Privatisation bids lose their appeal

PUBLISHED : Friday, 31 July, 2009, 12:00am
UPDATED : Friday, 31 July, 2009, 12:00am

The market turnaround is reducing the appetite for privatisations, which earlier this year were a popular but controversial choice for corporate kingpins.

Privatisation bids are commonly derided by retail investors as serving the interests of large shareholders who buy out assets at a discount. Nam Tai Electronic & Electrical Products was one of the few successful privatisation bids this year, whereas the high-profile attempt to privatise PCCW was one of the noted failures.

The Hong Kong market has gained 64 per cent since March, doubling the valuations of many stocks and reducing investor interest in privatisations, analysts say.

Privatisations are usually most popular when stock prices slump, as the company will be taken private at a discount. While timing is crucial, there is a bigger determinant.

'Privatisation ... [is about] whether the price is reasonable,' said Nam Tai chairman Koo Ming-kown of the firm's decision to pay shareholders HK$1.52 a share to take it private.

He said the company decided to offer a 160 per cent premium to the closing price before trading was suspended on a failed privatisation bid in February, despite financial advisers suggesting a HK$1 price, to avoid wasting time crucial to turning around the unprofitable company.

Nam Tai is a unit of New York-listed Nam Tai Electronics.

'At that point, we saw that the company had negative assets, and our stock price was 57 cents before the trading suspension,' he said, stressing that privatisation was the solution to stop the firm bleeding as factory orders continued to plunge.

But it took a second attempt before Nam Tai's privatisation plan came to fruition on July 6, when 90.57 per cent of its shareholders gave their approval. The first attempt secured more than 88 per cent approval - short of the 90 per cent required.

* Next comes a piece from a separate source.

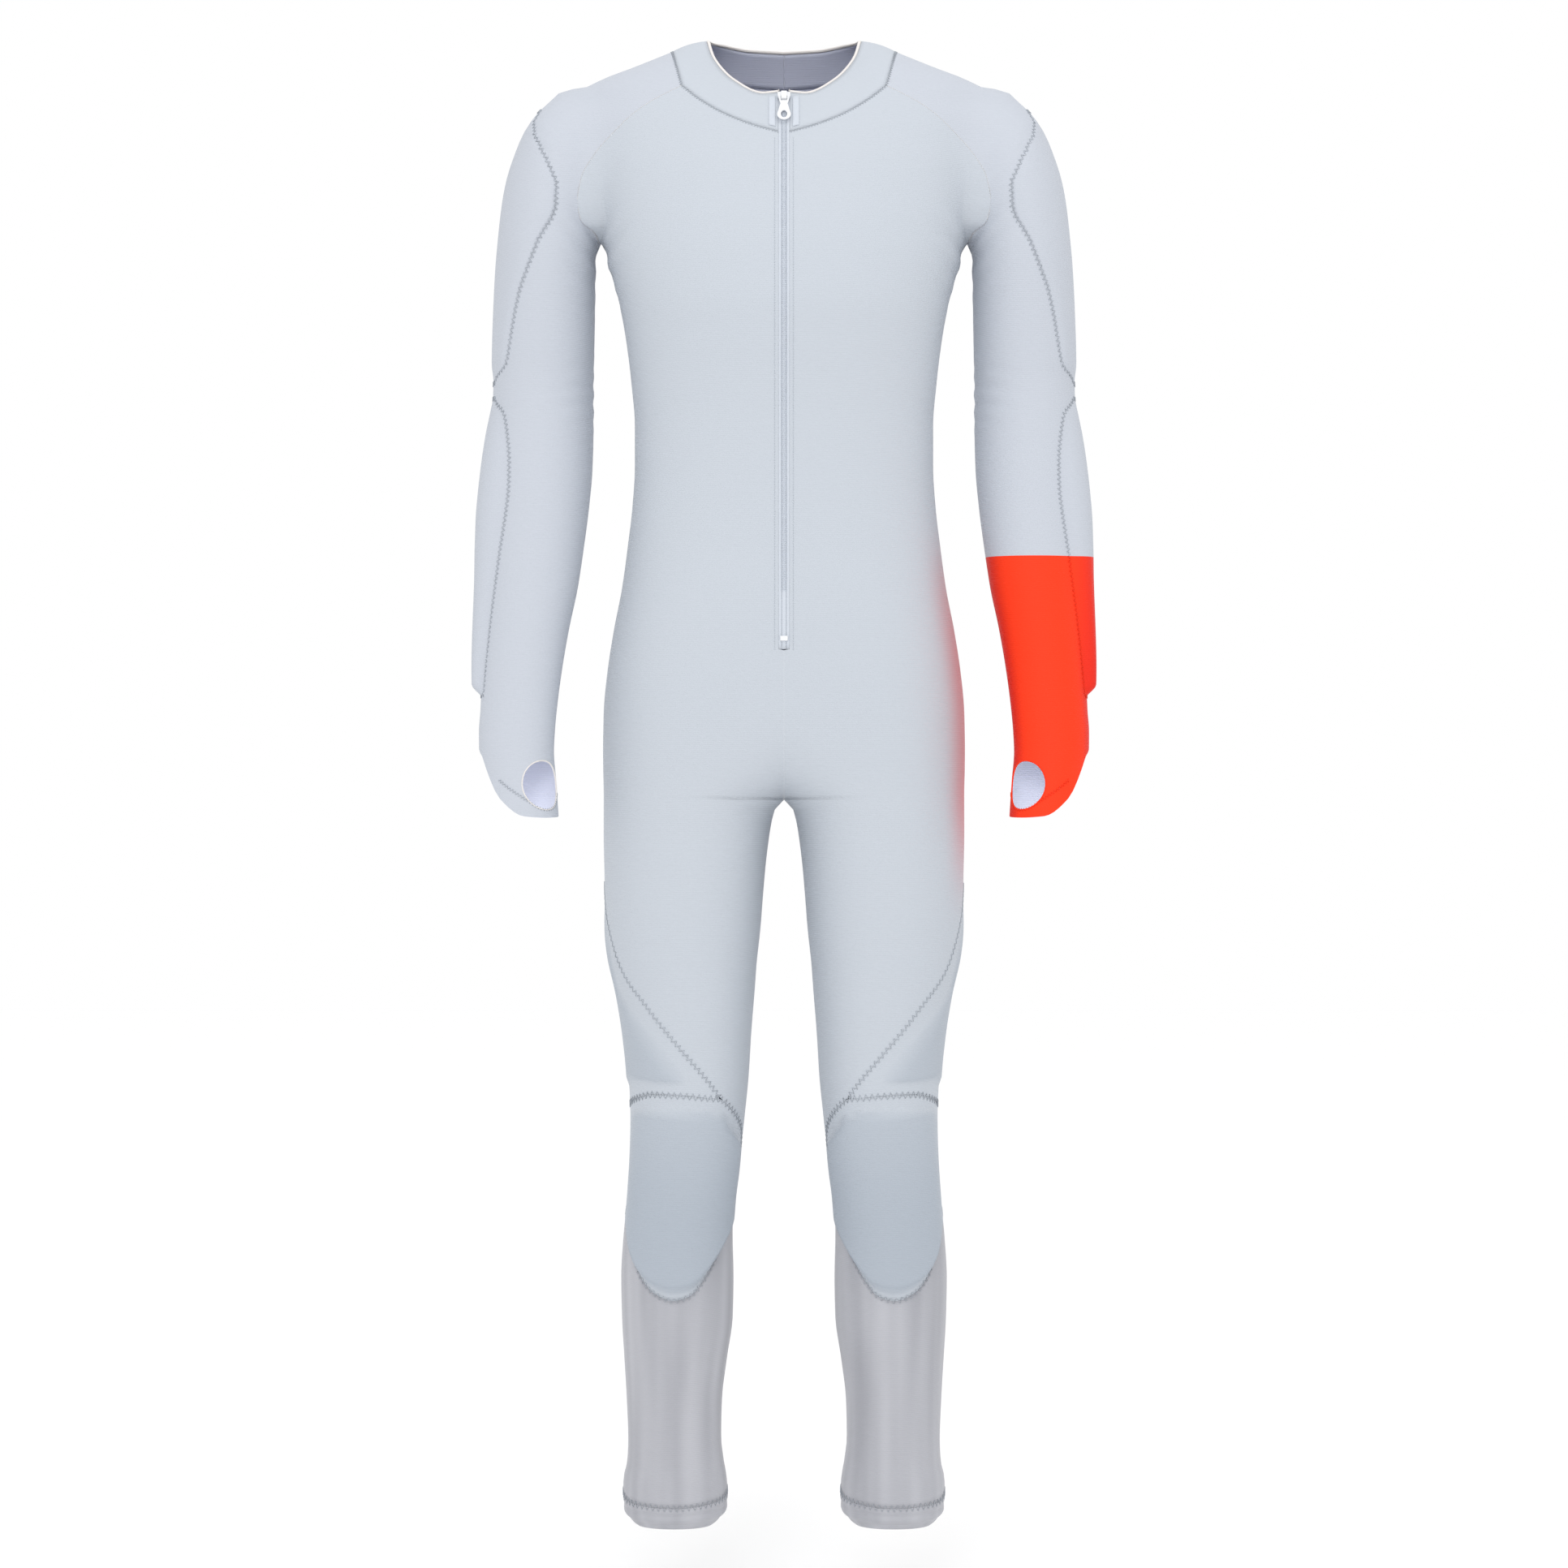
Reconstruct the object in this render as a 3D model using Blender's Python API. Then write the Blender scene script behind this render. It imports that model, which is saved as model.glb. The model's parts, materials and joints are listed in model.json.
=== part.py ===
"""Ski race suit: a one-piece stretch suit held up in its worn shape, sewn from thin cloth walls.

The front faces -Y and the left side of the suit lies at +X.  The origin is the middle of
the neck opening, at the height of its two side points.  Lengths are in metres.
"""

import math

import bmesh
import bpy
import numpy as np

MM = 0.001

CLOTH = 1.5 * MM            # thickness of the padded stretch cloth
TRIM = 0.8 * MM             # thickness of tapes and small patches
SEAM_HALF = 0.15 * MM       # each piece stops this far short of its seam line
SKIN_LIFT = 0.3 * MM        # a patch floats this far over the cloth under it

ARMPIT_Z = -0.207           # height of the underarm point
CROTCH_Z = -0.7496          # height where the two legs part
HEM_Z = -1.4647             # free edge of the ankle band
ZIP_BOTTOM = -0.604         # lower end of the zip
ZIP_HALF = 5.4 * MM         # half the slot between the cloth edges along the zip
CHAIN_HALF = 2.1 * MM       # half the width of the closed coil
CHAIN_RISE = 1.1 * MM       # how far the coil stands over the tapes
STOP_SIZE = (7.3 * MM, 4.8 * MM, 2.2 * MM)
STOP_SINK = 0.4 * MM        # how deep the stop is pressed into the coil
STOP_OFFSET = 8.0 * MM      # height of the stop over the zip's lower end
TAPE_EXTRA = 0.2 * MM       # how much thicker the woven tape is than a patch

COLLAR_BULGE = 2.0 * MM     # how far the collar bows out between its two edges
BINDING_HEIGHT = 3.2 * MM   # height of the binding over the neck edge
BINDING_LIFT = 0.4 * MM     # how far the binding stands out of each face of the collar

KNEE_PAD = 9.0 * MM         # rise of the knee pad over the cloth
THIGH_PAD = 2.5 * MM        # rise of the thin pad on the outer thigh
ARM_PAD = 2.0 * MM          # rise of the upper arm guard

# Columns round one half of the body, degrees: 0 is the outer side, -90 the front.
FRONT_ANGLES = (-180, -158, -137, -118, -97, -76, -56, -37, -18, 0)
BACK_ANGLES = (0, 14, 28, 42, 60, 80, 100, 120, 140, 160, 180)
GUARD_FIRST = -118          # the thigh guard runs between these two columns
GUARD_LAST = 42

# Half of the body and one leg, by height.
# height, outer side, section centre, inner reach, front, back, squareness
BODY = (
    (0.012, 0.052, 0.0, 0.500, -0.022, 0.047, 2.2),
    (0.000, 0.080, 0.0, 0.500, -0.030, 0.058, 2.2),
    (-0.0096, 0.107, 0.0, 0.500, -0.038, 0.066, 2.2),
    (-0.019, 0.130, 0.0, 0.500, -0.046, 0.074, 2.2),
    (-0.029, 0.155, 0.0, 0.500, -0.053, 0.081, 2.2),
    (-0.038, 0.179, 0.0, 0.500, -0.058, 0.087, 2.2),
    (-0.048, 0.198, 0.0, 0.500, -0.063, 0.092, 2.2),
    (-0.058, 0.209, 0.0, 0.500, -0.068, 0.097, 2.2),
    (-0.075, 0.209, 0.0, 0.500, -0.076, 0.103, 2.3),
    (-0.100, 0.201, 0.0, 0.500, -0.087, 0.110, 2.4),
    (-0.130, 0.194, 0.0, 0.500, -0.100, 0.115, 2.4),
    (-0.160, 0.187, 0.0, 0.500, -0.109, 0.118, 2.4),
    (-0.190, 0.180, 0.0, 0.500, -0.117, 0.120, 2.4),
    (-0.2216, 0.1732, 0.0, 0.500, -0.122, 0.119, 2.4),
    (-0.2616, 0.1620, 0.0, 0.500, -0.124, 0.114, 2.4),
    (-0.3016, 0.1548, 0.0, 0.500, -0.118, 0.107, 2.4),
    (-0.3416, 0.1500, 0.0, 0.500, -0.110, 0.099, 2.4),
    (-0.3816, 0.1468, 0.0, 0.500, -0.104, 0.092, 2.4),
    (-0.4216, 0.1468, 0.0, 0.500, -0.101, 0.088, 2.4),
    (-0.4616, 0.1492, 0.0, 0.500, -0.100, 0.088, 2.4),
    (-0.5016, 0.1540, 0.012, 0.500, -0.100, 0.093, 2.4),
    (-0.5416, 0.1596, 0.028, 0.500, -0.102, 0.101, 2.4),
    (-0.5816, 0.1676, 0.046, 0.500, -0.103, 0.111, 2.4),
    (-0.6216, 0.1740, 0.062, 0.490, -0.103, 0.120, 2.4),
    (-0.6616, 0.1780, 0.075, 0.460, -0.101, 0.127, 2.4),
    (-0.6800, 0.1785, 0.080, 0.350, -0.099, 0.127, 2.4),
    (-0.7000, 0.1788, 0.084, 0.218, -0.097, 0.126, 2.3),
    (-0.7200, 0.1786, 0.087, 0.153, -0.0945, 0.122, 2.3),
    (-0.7350, 0.1782, 0.0893, 0.118, -0.0925, 0.118, 2.3),
    (-0.7450, 0.1780, 0.0905, 0.0975, -0.0915, 0.1145, 2.3),
    (-0.7496, 0.1780, 0.091, 0.091, -0.091, 0.113, 2.25),
    (-0.7616, 0.1780, 0.094, 0.084, -0.090, 0.110, 2.2),
    (-0.7816, 0.1780, 0.096, 0.082, -0.088, 0.105, 2.2),
    (-0.8216, 0.1772, 0.098, 0.0792, -0.086, 0.098, 2.2),
    (-0.8616, 0.1764, 0.0992, 0.0772, -0.083, 0.093, 2.2),
    (-0.9016, 0.1724, 0.0992, 0.0732, -0.079, 0.089, 2.2),
    (-0.9416, 0.1636, 0.0964, 0.0672, -0.075, 0.085, 2.2),
    (-0.9816, 0.1572, 0.0948, 0.0624, -0.070, 0.080, 2.2),
    (-1.0216, 0.1532, 0.0940, 0.0592, -0.065, 0.074, 2.2),
    (-1.0616, 0.1516, 0.0952, 0.0564, -0.060, 0.069, 2.2),
    (-1.1016, 0.1524, 0.0980, 0.0544, -0.056, 0.066, 2.2),
    (-1.1416, 0.1548, 0.1020, 0.0528, -0.052, 0.068, 2.2),
    (-1.1816, 0.1588, 0.1048, 0.0540, -0.048, 0.076, 2.1),
    (-1.2216, 0.1612, 0.1056, 0.0556, -0.045, 0.083, 2.1),
    (-1.2616, 0.1604, 0.1056, 0.0548, -0.043, 0.082, 2.1),
    (-1.3016, 0.1580, 0.1072, 0.0508, -0.040, 0.075, 2.1),
    (-1.3416, 0.1556, 0.1084, 0.0472, -0.037, 0.066, 2.1),
    (-1.3816, 0.1540, 0.1080, 0.0460, -0.036, 0.059, 2.1),
    (-1.4016, 0.1548, 0.1072, 0.0476, -0.036, 0.057, 2.1),
    (-1.4216, 0.1588, 0.1076, 0.0512, -0.038, 0.058, 2.1),
    (-1.4416, 0.1588, 0.1072, 0.0516, -0.038, 0.058, 2.1),
    (-1.4512, 0.1568, 0.1074, 0.0494, -0.037, 0.056, 2.1),
    (-1.4580, 0.1530, 0.1076, 0.0452, -0.034, 0.052, 2.1),
    (-1.4647, 0.1450, 0.1078, 0.0370, -0.028, 0.045, 2.1),
)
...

The deal cost Nam Tai more than HK$300 million, but Mr Koo stressed it had not eroded the company's financial health and had put it in a better position to restructure a business that lost US$121.93 million last year, compared with the previous profit of US$60.74 million.

On Monday, Nam Tai announced Mr Koo had been reappointed as an executive director. He would also be the firm's chief financial officer.

The company, whose manufacturing is based on the mainland, has slashed half of its workforce of nearly 10,000 since last year and is mulling how to better consolidate its units to keep operations lean.

'It's about going on to the battlefield light,' said Mr Koo, who predicted the export market would recover only in the third quarter of next year.

He described prospects for recovery, at least for the electronics sector, as unclear despite recent rises in the asset markets, because factory orders contradicted the market optimism.

Inventory remained piled up, unemployment was rising and, in the US, increasing savings indicated people were worried about their prospects, he said.

Yet, the market is not short of liquidity. Surging property prices on the mainland and in Hong Kong have raised alarm bells of a bubble in the making. The Hang Seng and the Shanghai Composite indices have climbed 55 per cent and 60 per cent since the beginning of the year.

In Hong Kong, equities have rebounded since March, fed by a strong inflow of funds from developed economies whose own markets are languishing.

Daily turnover, averaging less than HK$40 billion, has doubled in the past few weeks to HK$80 billion.

Companies often propose to privatise when their stocks are trading at a deep discount to their net asset values or when the controlling shareholders do not see a need to maintain listed status but want to minimise overheads and listing expenses.

Sometimes, when a stock falls to a historic low, the controlling shareholders may tender through a scheme of privatisation for all the shares they do not own. If successful, when the market and the prospects for the company improve some time later, they hope to sell shares in the firm again through an initial public offering or a private placement, making a handsome profit in the process.

But in a market rebound, small or even institutional investors are reluctant to dispose of their stakes in a company they think will benefit from economic recovery.

'It is really hard to persuade small shareholders to accept the tender in a stock market rally, unless the controlling shareholder is able to pay a sky-high premium,' said Fabian Shin, a managing director at ICBC International.

'I think fewer privatisation transactions will be launched in the second half, given a more stable market environment and better earnings expectations.'

Of the nine privatisation bids in the first half of the year, only two succeeded - Nam Tai and Shaw Brothers (Hong Kong) - while three are pending and four others were pulled.

Last month, shareholders of China Resources Microelectronics voted down a HK$698.3 million privatisation offer, which came close on the heels of similar failed attempts by Natural Beauty Bio-Technology and Crocodile Garments.

None matches the high-profile failure of PCCW's privatisation plan at the end of April. The saga saw the Securities and Futures Commission investigating the poll in which minority shareholders approved the buyout and escalated to the Court of Appeal ruling against the company's offer.

Oriental Press Group, Delta Networks and Ming An (Holdings), a non-life insurer, have announced their intention to privatise.

As the market continues to pick up steam, it could leave the three companies hanging.